▶ Data section
━━━━━━━━
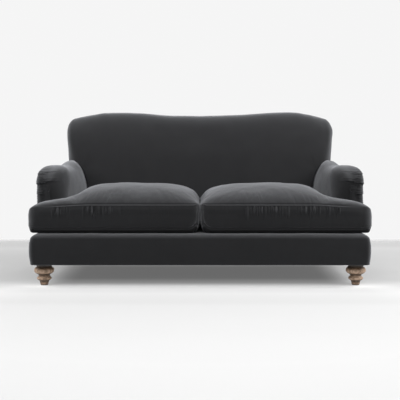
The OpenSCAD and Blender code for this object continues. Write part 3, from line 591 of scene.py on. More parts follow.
def arm(name, seed):
    g = np.random.default_rng(seed)
    To = np.concatenate([np.linspace(0, 0.45, 40, endpoint=False), np.linspace(0.45, 1, 100)])
    Ta = np.concatenate([To, np.linspace(1, 1.5, 105)[1:-1], np.linspace(1.5, 2, 47)[:-1], 3 - To[::-1]])
    m = len(Ta)
    # how far the front rounds over, inwards and backwards, round the outline
    rq = look(Ta, [(0, .030), (.9, .036), (1.1, .048), (1.25, .068), (1.4, .094), (1.5, .103), (1.65, .098), (1.8, .096), (1.9, .090), (2.0, .078), (2.4, .059), (3, .050)])
    ry = look(Ta, [(0, .028), (.9, .032), (1.1, .044), (1.25, .086), (1.4, .140), (1.5, .165), (1.65, .158), (1.8, .140), (1.9, .122), (2.0, .105), (2.4, .070), (3, .060)])
    rn = look(Ta, [(0, 2.0), (1.05, 2.0), (1.2, 1.78), (1.5, 1.76), (1.7, 1.82), (1.8, 1.92), (1.9, 2.0), (3, 2.0)])
    y0 = A_F + look(Ta, [(0, .001), (1.0, .0005), (1.5, 0.0), (2.0, .001), (3, .002)])
    cxm = 0.776
    rows, tag_q, tag_y = [], [], []

    def place(y, q, k=None):
        if k is not None:
            y = lerp(y, A_F - 0.0030, k * k)
        px, pz = arm_profile(Ta, y)
        ccz = np.minimum(pz, 0.462)
        L = np.hypot(px - cxm, pz - ccz)
        if k is not None:
            q = q + (L - q) * k
        f = q / L
        rows.append(np.column_stack([px + (cxm - px) * f, y, pz + (ccz - pz) * f]))
        tag_q.append(q)
        tag_y.append(y - y0)

    for k in np.linspace(1, 0, 56, endpoint=False):     # the flat of the face, from its middle outwards
        place(y0 - 0.0030 * math.sin(math.pi / 2 * k) ** 2, rq, k)
    for ph in np.linspace(90, 0, 56, endpoint=False):
        w = math.radians(ph)
        place(y0 + ry * (1 - math.sin(w) ** (2 / rn)), rq * (1 - math.cos(w) ** (2 / rn)))
    near = np.linspace(0, 0.10, 14, endpoint=False)
    far = np.linspace(0.10, 1, 62)
    for k in np.concatenate([near, far]):
        y = lerp(y0 + ry, 0.40, k)
        x, z = arm_profile(Ta, y)
        yy = np.where(y > 0.2, lerp(y, y + (yout(z) - 0.003 - 0.40), smooth(0.2, 0.4, y)), y)
        rows.append(np.column_stack([x, yy, z]))
        tag_q.append(np.zeros(m))
        tag_y.append(y - y0)
    P = np.array(rows)
    n = len(rows)
    nr = grid_normals(P)
    c = P.reshape(-1, 3)
    out = nr.reshape(-1, 3)
    axis_pt = np.column_stack([np.full(len(c), 0.75), np.clip(c[:, 1], -0.21, 0.4), np.clip(c[:, 2], 0.27, 0.50)])
    if np.mean(np.sum(out * (c - axis_pt), axis=1)) < 0:
        out = -out
    x, z = c[:, 0], c[:, 2]
    yd = np.array(tag_y).ravel()
    TT = np.tile(Ta, n)
    d = np.zeros(len(c))
    outer = smooth(1.62, 1.45, TT) * smooth(0.060, 0.022, yd)
    wide = np.where(z > 0.468, smooth(2.30, 1.95, TT), smooth(1.5, 1.45, TT)) * smooth(0.075, 0.030, yd)
    low = 1 - (1 - smooth(0.780, 0.797, x)) * smooth(0.478, 0.456, z)
    lines = list(PLEATS)
    # small gathers along the outer edge
    zz = 0.286
    while zz < 0.575:
        reach = g.uniform(0.016, 0.044)
        xe = 0.836 if zz < 0.50 else 0.836 - 0.9 * (zz - 0.50) ** 2 / 0.12
        lines.append(([(xe, zz), (xe - reach, zz + g.uniform(0.0, 0.004))], g.uniform(1.3, 2.8), g.uniform(4.0, 7.5), g.uniform(0.9, 1.4)))
        zz += g.uniform(0.0085, 0.0145)
    for i, (pts, amp, up, down) in enumerate(lines):
        q = np.array(sorted(pts))
        zl = np.interp(x, q[:, 0], q[:, 1])
        wob = noise(np.column_stack([x * 60, yd * 25, np.full(len(c), i + seed * 3.1)]), 40 + i) * (0.0011 if i else 0.0006)
        s = (z - zl - wob) / MM
        fold = np.where(s > 0, np.exp(-s / up), np.exp(s / down))
        groove = 0.30 * np.exp(-(((s + 1.6 * down) / (1.2 * down + 0.4)) ** 2))
        a0 = q[0, 0]
        inward = smooth(a0 - 0.018, a0 + 0.014, x) if i < N_MAIN else smooth(a0 - 0.008, a0 + 0.006, x)
        d += amp * MM * (fold - groove) * inward * low * (wide if i < N_MAIN else outer)
    # gentle swell of the padding
    d += fbm(c * np.array([11.0, 7.5, 11.0]), 50 + seed, 3) * 0.0013
    d += fbm(c * np.array([30.0, 12.0, 30.0]), 60 + seed, 2) * 0.0003
    # a soft pull line where the crest turns into the inside of the arm
    pull = c[:, 1] * 0.30 + 0.600 - z
    d += -0.0012 * np.exp(-(pull / 0.012) ** 2) * smooth(1.5, 1.75, TT) * smooth(2.4, 2.05, TT) * smooth(-0.20, -0.12, c[:, 1]) * smooth(0.10, -0.04, c[:, 1])
    foot = smooth(AZ0, AZ0 + 0.02, z)
    P2 = (c + out * (d * foot)[:, None]).reshape(n, m, 3)
    # the two halves of the face meet on one line
    P2[0] = (P2[0] + P2[0][::-1]) / 2
    hub = (Ta > 0.9) & (Ta < 2.1)
    P2[0][hub] = P2[0][hub].mean(0)
    # close the foot and the rear end
    a, b = P2[:, -1], P2[:, 0]
    under = [a + (b - a) * t for t in (0.25, 0.5, 0.75)]
    P3 = np.concatenate([P2] + [u[:, None, :] for u in under], axis=1)
    mm = P3.shape[1]
    F = [grid_faces(n, mm, wrap_m=True)]
    last = P3[-1]
    cen = np.column_stack([np.full(mm, 0.73), last[:, 1], np.clip(last[:, 2], AZ0, 0.50)])
    ends = [last + (cen - last) * t for t in (0.35, 0.7, 1.0)]
    V = np.concatenate([P3.reshape(-1, 3)] + ends)
    F.append(grid_faces(4, mm, wrap_m=True, start=(n - 1) * mm))
    return mesh_from(name, V, np.vstack(F), weld=2e-5)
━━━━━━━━
▶ To do
Please restate the whole listing word for word.

▶ Task answer
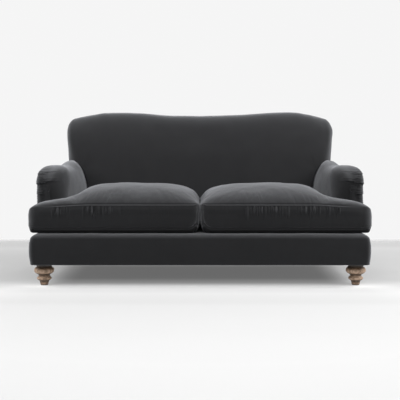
The OpenSCAD and Blender code for this object continues. Write part 3, from line 591 of scene.py on. More parts follow.
def arm(name, seed):
    g = np.random.default_rng(seed)
    To = np.concatenate([np.linspace(0, 0.45, 40, endpoint=False), np.linspace(0.45, 1, 100)])
    Ta = np.concatenate([To, np.linspace(1, 1.5, 105)[1:-1], np.linspace(1.5, 2, 47)[:-1], 3 - To[::-1]])
    m = len(Ta)
    # how far the front rounds over, inwards and backwards, round the outline
    rq = look(Ta, [(0, .030), (.9, .036), (1.1, .048), (1.25, .068), (1.4, .094), (1.5, .103), (1.65, .098), (1.8, .096), (1.9, .090), (2.0, .078), (2.4, .059), (3, .050)])
    ry = look(Ta, [(0, .028), (.9, .032), (1.1, .044), (1.25, .086), (1.4, .140), (1.5, .165), (1.65, .158), (1.8, .140), (1.9, .122), (2.0, .105), (2.4, .070), (3, .060)])
    rn = look(Ta, [(0, 2.0), (1.05, 2.0), (1.2, 1.78), (1.5, 1.76), (1.7, 1.82), (1.8, 1.92), (1.9, 2.0), (3, 2.0)])
    y0 = A_F + look(Ta, [(0, .001), (1.0, .0005), (1.5, 0.0), (2.0, .001), (3, .002)])
    cxm = 0.776
    rows, tag_q, tag_y = [], [], []

    def place(y, q, k=None):
        if k is not None:
            y = lerp(y, A_F - 0.0030, k * k)
        px, pz = arm_profile(Ta, y)
        ccz = np.minimum(pz, 0.462)
        L = np.hypot(px - cxm, pz - ccz)
        if k is not None:
            q = q + (L - q) * k
        f = q / L
        rows.append(np.column_stack([px + (cxm - px) * f, y, pz + (ccz - pz) * f]))
        tag_q.append(q)
        tag_y.append(y - y0)

    for k in np.linspace(1, 0, 56, endpoint=False):     # the flat of the face, from its middle outwards
        place(y0 - 0.0030 * math.sin(math.pi / 2 * k) ** 2, rq, k)
    for ph in np.linspace(90, 0, 56, endpoint=False):
        w = math.radians(ph)
        place(y0 + ry * (1 - math.sin(w) ** (2 / rn)), rq * (1 - math.cos(w) ** (2 / rn)))
    near = np.linspace(0, 0.10, 14, endpoint=False)
    far = np.linspace(0.10, 1, 62)
    for k in np.concatenate([near, far]):
        y = lerp(y0 + ry, 0.40, k)
        x, z = arm_profile(Ta, y)
        yy = np.where(y > 0.2, lerp(y, y + (yout(z) - 0.003 - 0.40), smooth(0.2, 0.4, y)), y)
        rows.append(np.column_stack([x, yy, z]))
        tag_q.append(np.zeros(m))
        tag_y.append(y - y0)
    P = np.array(rows)
    n = len(rows)
    nr = grid_normals(P)
    c = P.reshape(-1, 3)
    out = nr.reshape(-1, 3)
    axis_pt = np.column_stack([np.full(len(c), 0.75), np.clip(c[:, 1], -0.21, 0.4), np.clip(c[:, 2], 0.27, 0.50)])
    if np.mean(np.sum(out * (c - axis_pt), axis=1)) < 0:
        out = -out
    x, z = c[:, 0], c[:, 2]
    yd = np.array(tag_y).ravel()
    TT = np.tile(Ta, n)
    d = np.zeros(len(c))
    outer = smooth(1.62, 1.45, TT) * smooth(0.060, 0.022, yd)
    wide = np.where(z > 0.468, smooth(2.30, 1.95, TT), smooth(1.5, 1.45, TT)) * smooth(0.075, 0.030, yd)
    low = 1 - (1 - smooth(0.780, 0.797, x)) * smooth(0.478, 0.456, z)
    lines = list(PLEATS)
    # small gathers along the outer edge
    zz = 0.286
    while zz < 0.575:
        reach = g.uniform(0.016, 0.044)
        xe = 0.836 if zz < 0.50 else 0.836 - 0.9 * (zz - 0.50) ** 2 / 0.12
        lines.append(([(xe, zz), (xe - reach, zz + g.uniform(0.0, 0.004))], g.uniform(1.3, 2.8), g.uniform(4.0, 7.5), g.uniform(0.9, 1.4)))
        zz += g.uniform(0.0085, 0.0145)
    for i, (pts, amp, up, down) in enumerate(lines):
        q = np.array(sorted(pts))
        zl = np.interp(x, q[:, 0], q[:, 1])
        wob = noise(np.column_stack([x * 60, yd * 25, np.full(len(c), i + seed * 3.1)]), 40 + i) * (0.0011 if i else 0.0006)
        s = (z - zl - wob) / MM
        fold = np.where(s > 0, np.exp(-s / up), np.exp(s / down))
        groove = 0.30 * np.exp(-(((s + 1.6 * down) / (1.2 * down + 0.4)) ** 2))
        a0 = q[0, 0]
        inward = smooth(a0 - 0.018, a0 + 0.014, x) if i < N_MAIN else smooth(a0 - 0.008, a0 + 0.006, x)
        d += amp * MM * (fold - groove) * inward * low * (wide if i < N_MAIN else outer)
    # gentle swell of the padding
    d += fbm(c * np.array([11.0, 7.5, 11.0]), 50 + seed, 3) * 0.0013
    d += fbm(c * np.array([30.0, 12.0, 30.0]), 60 + seed, 2) * 0.0003
    # a soft pull line where the crest turns into the inside of the arm
    pull = c[:, 1] * 0.30 + 0.600 - z
    d += -0.0012 * np.exp(-(pull / 0.012) ** 2) * smooth(1.5, 1.75, TT) * smooth(2.4, 2.05, TT) * smooth(-0.20, -0.12, c[:, 1]) * smooth(0.10, -0.04, c[:, 1])
    foot = smooth(AZ0, AZ0 + 0.02, z)
    P2 = (c + out * (d * foot)[:, None]).reshape(n, m, 3)
    # the two halves of the face meet on one line
    P2[0] = (P2[0] + P2[0][::-1]) / 2
    hub = (Ta > 0.9) & (Ta < 2.1)
    P2[0][hub] = P2[0][hub].mean(0)
    # close the foot and the rear end
    a, b = P2[:, -1], P2[:, 0]
    under = [a + (b - a) * t for t in (0.25, 0.5, 0.75)]
    P3 = np.concatenate([P2] + [u[:, None, :] for u in under], axis=1)
    mm = P3.shape[1]
    F = [grid_faces(n, mm, wrap_m=True)]
    last = P3[-1]
    cen = np.column_stack([np.full(mm, 0.73), last[:, 1], np.clip(last[:, 2], AZ0, 0.50)])
    ends = [last + (cen - last) * t for t in (0.35, 0.7, 1.0)]
    V = np.concatenate([P3.reshape(-1, 3)] + ends)
    F.append(grid_faces(4, mm, wrap_m=True, start=(n - 1) * mm))
    return mesh_from(name, V, np.vstack(F), weld=2e-5)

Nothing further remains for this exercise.